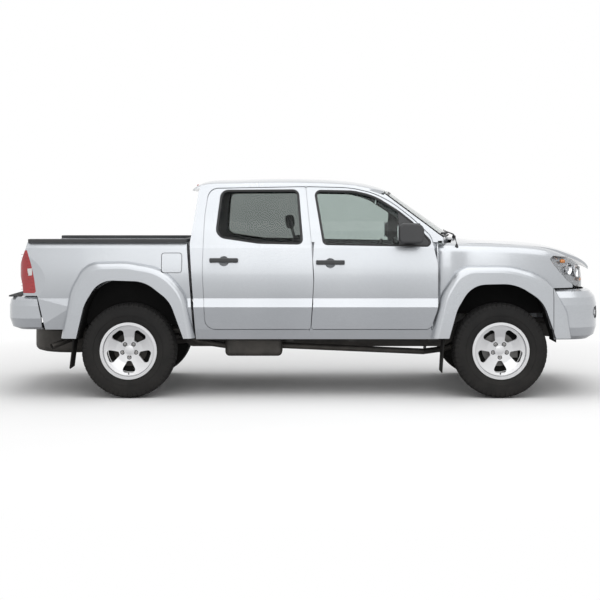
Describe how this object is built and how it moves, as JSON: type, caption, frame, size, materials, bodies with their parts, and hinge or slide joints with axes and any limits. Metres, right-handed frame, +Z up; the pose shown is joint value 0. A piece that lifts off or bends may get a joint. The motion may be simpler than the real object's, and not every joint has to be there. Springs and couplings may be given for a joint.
{
  "type": "pickup truck",
  "caption": "Mid-size crew-cab pickup truck on a ladder frame, with opening doors, hood and tailgate, steered front wheels and a short load bed.",
  "frame": {"origin": "on the ground, at the middle of the truck's box seen from above", "axes": "+X forward along the truck, +Y to its left, +Z up"},
  "size_m": [5.2199, 2.15, 1.9057],
  "materials": {
    "body_paint": "metallic gloss",
    "black_steel": "satin",
    "grey_plastic": "textured",
    "black_plastic": "textured",
    "window_glass": "clear",
    "clear_lens": "clear",
    "red_lens": "gloss",
    "tyre_rubber": "matt",
    "wheel_alloy": "satin",
    "bare_steel": "satin",
    "engine_metal": "rough",
    "seat_cloth": "woven",
    "trim_grey": "textured"
  },
  "bodies": {
    "chassis": {"cab_sides": "body_paint", "roof": "body_paint", "cab_back": "body_paint", "cab_glass": "window_glass", "cab_floor": "black_steel", "cowl": "black_plastic", "dashboard": "trim_grey", "seats": "seat_cloth", "front_wings": "body_paint", "headlamps": "clear_lens", "grille": "grey_plastic", "front_bumper": "body_paint", "fog_lamps": "clear_lens", "engine_bay": "black_steel", "engine": "engine_metal", "wheel_liners": "black_plastic", "mud_flaps": "black_plastic", "load_bed": "body_paint", "tail_lamps": "red_lens", "bed_rails": "black_plastic", "rear_bumper": "body_paint", "frame": "black_steel", "rear_axle": "black_steel", "leaf_springs": "bare_steel", "front_suspension": "black_steel", "fuel_tank": "black_plastic", "exhaust": "bare_steel", "spare_wheel": "tyre_rubber"},
    "steering_wheel": {"steering_wheel": "black_plastic"},
    "hood": {"hood": "body_paint"},
    "tailgate": {"tailgate": "body_paint"},
    "fuel_flap": {"fuel_flap": "body_paint"},
    "knuckle_left": {"knuckle_left": "engine_metal"},
    "knuckle_right": {"knuckle_right": "engine_metal"},
    "door_front_left": {"door_front_left": "body_paint", "door_glass_front_left": "window_glass", "door_fittings_front_left": "grey_plastic"},
    "wheel_front_left": {"tyre_front_left": "tyre_rubber", "rim_front_left": "wheel_alloy"},
    "door_front_right": {"door_front_right": "body_paint", "door_glass_front_right": "window_glass", "door_fittings_front_right": "grey_plastic"},
    "wheel_front_right": {"tyre_front_right": "tyre_rubber", "rim_front_right": "wheel_alloy"},
    "door_rear_left": {"door_rear_left": "body_paint", "door_glass_rear_left": "window_glass", "door_fittings_rear_left": "grey_plastic"},
    "wheel_rear_left": {"tyre_rear_left": "tyre_rubber", "rim_rear_left": "wheel_alloy"},
    "door_rear_right": {"door_rear_right": "body_paint", "door_glass_rear_right": "window_glass", "door_fittings_rear_right": "grey_plastic"},
    "wheel_rear_right": {"tyre_rear_right": "tyre_rubber", "rim_rear_right": "wheel_alloy"}
  },
  "joints": [
    {"name": "steer_left", "type": "hinge", "parent": "chassis", "child": "knuckle_left", "pos_m": [1.682, 0.69, 0.408], "axis": [0, 0, 1], "range_deg": [-32, 32]},
    {"name": "steer_right", "type": "hinge", "parent": "chassis", "child": "knuckle_right", "pos_m": [1.682, -0.69, 0.408], "axis": [0, 0, 1], "range_deg": [-32, 32]},
    {"name": "steering_wheel_turn", "type": "hinge", "parent": "chassis", "child": "steering_wheel", "pos_m": [0.64, 0.375, 1.165], "axis": [-0.8875, 0, 0.4608], "range_deg": [-512, 512]},
    {"name": "wheel_spin_front_left", "type": "hinge", "parent": "knuckle_left", "child": "wheel_front_left", "pos_m": [1.682, 0.7825, 0.408], "axis": [0, 1, 0], "continuous": true},
    {"name": "wheel_spin_front_right", "type": "hinge", "parent": "knuckle_right", "child": "wheel_front_right", "pos_m": [1.682, -0.7825, 0.408], "axis": [0, 1, 0], "continuous": true},
    {"name": "wheel_spin_rear_left", "type": "hinge", "parent": "chassis", "child": "wheel_rear_left", "pos_m": [-1.518, 0.7825, 0.408], "axis": [0, 1, 0], "continuous": true},
    {"name": "wheel_spin_rear_right", "type": "hinge", "parent": "chassis", "child": "wheel_rear_right", "pos_m": [-1.518, -0.7825, 0.408], "axis": [0, 1, 0], "continuous": true},
    {"name": "door_hinge_front_left", "type": "hinge", "parent": "chassis", "child": "door_front_left", "pos_m": [1.0991, 0.86, 0.89], "axis": [0, 0, -1], "range_deg": [0, 65]},
    {"name": "door_hinge_front_right", "type": "hinge", "parent": "chassis", "child": "door_front_right", "pos_m": [1.0991, -0.86, 0.89], "axis": [0, 0, 1], "range_deg": [0, 65]},
    {"name": "door_hinge_rear_left", "type": "hinge", "parent": "chassis", "child": "door_rear_left", "pos_m": [0.0263, 0.86, 0.89], "axis": [0, 0, -1], "range_deg": [0, 65]},
    {"name": "door_hinge_rear_right", "type": "hinge", "parent": "chassis", "child": "door_rear_right", "pos_m": [0.0263, -0.86, 0.89], "axis": [0, 0, 1], "range_deg": [0, 65]},
    {"name": "hood_hinge", "type": "hinge", "parent": "chassis", "child": "hood", "pos_m": [1.362, 0, 1.316], "axis": [0, -1, 0], "range_deg": [0, 50]},
    {"name": "tailgate_hinge", "type": "hinge", "parent": "chassis", "child": "tailgate", "pos_m": [-2.4, 0, 0.945], "axis": [0, -1, 0], "range_deg": [0, 90]},
    {"name": "fuel_flap_hinge", "type": "hinge", "parent": "chassis", "child": "fuel_flap", "pos_m": [-1.066, -0.88, 1.164], "axis": [0, 0, 1], "range_deg": [0, 95]}
  ],
  "couplings": [
    {"joint": "steer_right", "follows": "steer_left", "ratio": 1},
    {"joint": "steering_wheel_turn", "follows": "steer_left", "ratio": 16}
  ]
}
★ ★ ★ ★
• **DIRECTIONS**
Quote each line above in full, word for word.

• **EXPECTED ANSWER**
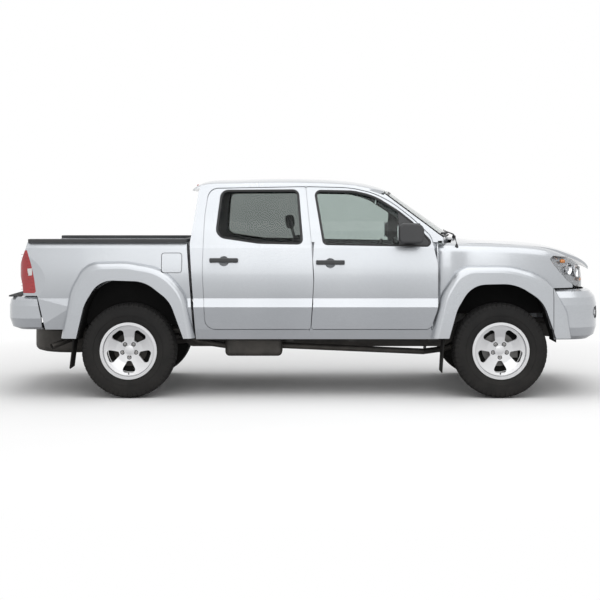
Describe how this object is built and how it moves, as JSON: type, caption, frame, size, materials, bodies with their parts, and hinge or slide joints with axes and any limits. Metres, right-handed frame, +Z up; the pose shown is joint value 0. A piece that lifts off or bends may get a joint. The motion may be simpler than the real object's, and not every joint has to be there. Springs and couplings may be given for a joint.
{
  "type": "pickup truck",
  "caption": "Mid-size crew-cab pickup truck on a ladder frame, with opening doors, hood and tailgate, steered front wheels and a short load bed.",
  "frame": {"origin": "on the ground, at the middle of the truck's box seen from above", "axes": "+X forward along the truck, +Y to its left, +Z up"},
  "size_m": [5.2199, 2.15, 1.9057],
  "materials": {
    "body_paint": "metallic gloss",
    "black_steel": "satin",
    "grey_plastic": "textured",
    "black_plastic": "textured",
    "window_glass": "clear",
    "clear_lens": "clear",
    "red_lens": "gloss",
    "tyre_rubber": "matt",
    "wheel_alloy": "satin",
    "bare_steel": "satin",
    "engine_metal": "rough",
    "seat_cloth": "woven",
    "trim_grey": "textured"
  },
  "bodies": {
    "chassis": {"cab_sides": "body_paint", "roof": "body_paint", "cab_back": "body_paint", "cab_glass": "window_glass", "cab_floor": "black_steel", "cowl": "black_plastic", "dashboard": "trim_grey", "seats": "seat_cloth", "front_wings": "body_paint", "headlamps": "clear_lens", "grille": "grey_plastic", "front_bumper": "body_paint", "fog_lamps": "clear_lens", "engine_bay": "black_steel", "engine": "engine_metal", "wheel_liners": "black_plastic", "mud_flaps": "black_plastic", "load_bed": "body_paint", "tail_lamps": "red_lens", "bed_rails": "black_plastic", "rear_bumper": "body_paint", "frame": "black_steel", "rear_axle": "black_steel", "leaf_springs": "bare_steel", "front_suspension": "black_steel", "fuel_tank": "black_plastic", "exhaust": "bare_steel", "spare_wheel": "tyre_rubber"},
    "steering_wheel": {"steering_wheel": "black_plastic"},
    "hood": {"hood": "body_paint"},
    "tailgate": {"tailgate": "body_paint"},
    "fuel_flap": {"fuel_flap": "body_paint"},
    "knuckle_left": {"knuckle_left": "engine_metal"},
    "knuckle_right": {"knuckle_right": "engine_metal"},
    "door_front_left": {"door_front_left": "body_paint", "door_glass_front_left": "window_glass", "door_fittings_front_left": "grey_plastic"},
    "wheel_front_left": {"tyre_front_left": "tyre_rubber", "rim_front_left": "wheel_alloy"},
    "door_front_right": {"door_front_right": "body_paint", "door_glass_front_right": "window_glass", "door_fittings_front_right": "grey_plastic"},
    "wheel_front_right": {"tyre_front_right": "tyre_rubber", "rim_front_right": "wheel_alloy"},
    "door_rear_left": {"door_rear_left": "body_paint", "door_glass_rear_left": "window_glass", "door_fittings_rear_left": "grey_plastic"},
    "wheel_rear_left": {"tyre_rear_left": "tyre_rubber", "rim_rear_left": "wheel_alloy"},
    "door_rear_right": {"door_rear_right": "body_paint", "door_glass_rear_right": "window_glass", "door_fittings_rear_right": "grey_plastic"},
    "wheel_rear_right": {"tyre_rear_right": "tyre_rubber", "rim_rear_right": "wheel_alloy"}
  },
  "joints": [
    {"name": "steer_left", "type": "hinge", "parent": "chassis", "child": "knuckle_left", "pos_m": [1.682, 0.69, 0.408], "axis": [0, 0, 1], "range_deg": [-32, 32]},
    {"name": "steer_right", "type": "hinge", "parent": "chassis", "child": "knuckle_right", "pos_m": [1.682, -0.69, 0.408], "axis": [0, 0, 1], "range_deg": [-32, 32]},
    {"name": "steering_wheel_turn", "type": "hinge", "parent": "chassis", "child": "steering_wheel", "pos_m": [0.64, 0.375, 1.165], "axis": [-0.8875, 0, 0.4608], "range_deg": [-512, 512]},
    {"name": "wheel_spin_front_left", "type": "hinge", "parent": "knuckle_left", "child": "wheel_front_left", "pos_m": [1.682, 0.7825, 0.408], "axis": [0, 1, 0], "continuous": true},
    {"name": "wheel_spin_front_right", "type": "hinge", "parent": "knuckle_right", "child": "wheel_front_right", "pos_m": [1.682, -0.7825, 0.408], "axis": [0, 1, 0], "continuous": true},
    {"name": "wheel_spin_rear_left", "type": "hinge", "parent": "chassis", "child": "wheel_rear_left", "pos_m": [-1.518, 0.7825, 0.408], "axis": [0, 1, 0], "continuous": true},
    {"name": "wheel_spin_rear_right", "type": "hinge", "parent": "chassis", "child": "wheel_rear_right", "pos_m": [-1.518, -0.7825, 0.408], "axis": [0, 1, 0], "continuous": true},
    {"name": "door_hinge_front_left", "type": "hinge", "parent": "chassis", "child": "door_front_left", "pos_m": [1.0991, 0.86, 0.89], "axis": [0, 0, -1], "range_deg": [0, 65]},
    {"name": "door_hinge_front_right", "type": "hinge", "parent": "chassis", "child": "door_front_right", "pos_m": [1.0991, -0.86, 0.89], "axis": [0, 0, 1], "range_deg": [0, 65]},
    {"name": "door_hinge_rear_left", "type": "hinge", "parent": "chassis", "child": "door_rear_left", "pos_m": [0.0263, 0.86, 0.89], "axis": [0, 0, -1], "range_deg": [0, 65]},
    {"name": "door_hinge_rear_right", "type": "hinge", "parent": "chassis", "child": "door_rear_right", "pos_m": [0.0263, -0.86, 0.89], "axis": [0, 0, 1], "range_deg": [0, 65]},
    {"name": "hood_hinge", "type": "hinge", "parent": "chassis", "child": "hood", "pos_m": [1.362, 0, 1.316], "axis": [0, -1, 0], "range_deg": [0, 50]},
    {"name": "tailgate_hinge", "type": "hinge", "parent": "chassis", "child": "tailgate", "pos_m": [-2.4, 0, 0.945], "axis": [0, -1, 0], "range_deg": [0, 90]},
    {"name": "fuel_flap_hinge", "type": "hinge", "parent": "chassis", "child": "fuel_flap", "pos_m": [-1.066, -0.88, 1.164], "axis": [0, 0, 1], "range_deg": [0, 95]}
  ],
  "couplings": [
    {"joint": "steer_right", "follows": "steer_left", "ratio": 1},
    {"joint": "steering_wheel_turn", "follows": "steer_left", "ratio": 16}
  ]
}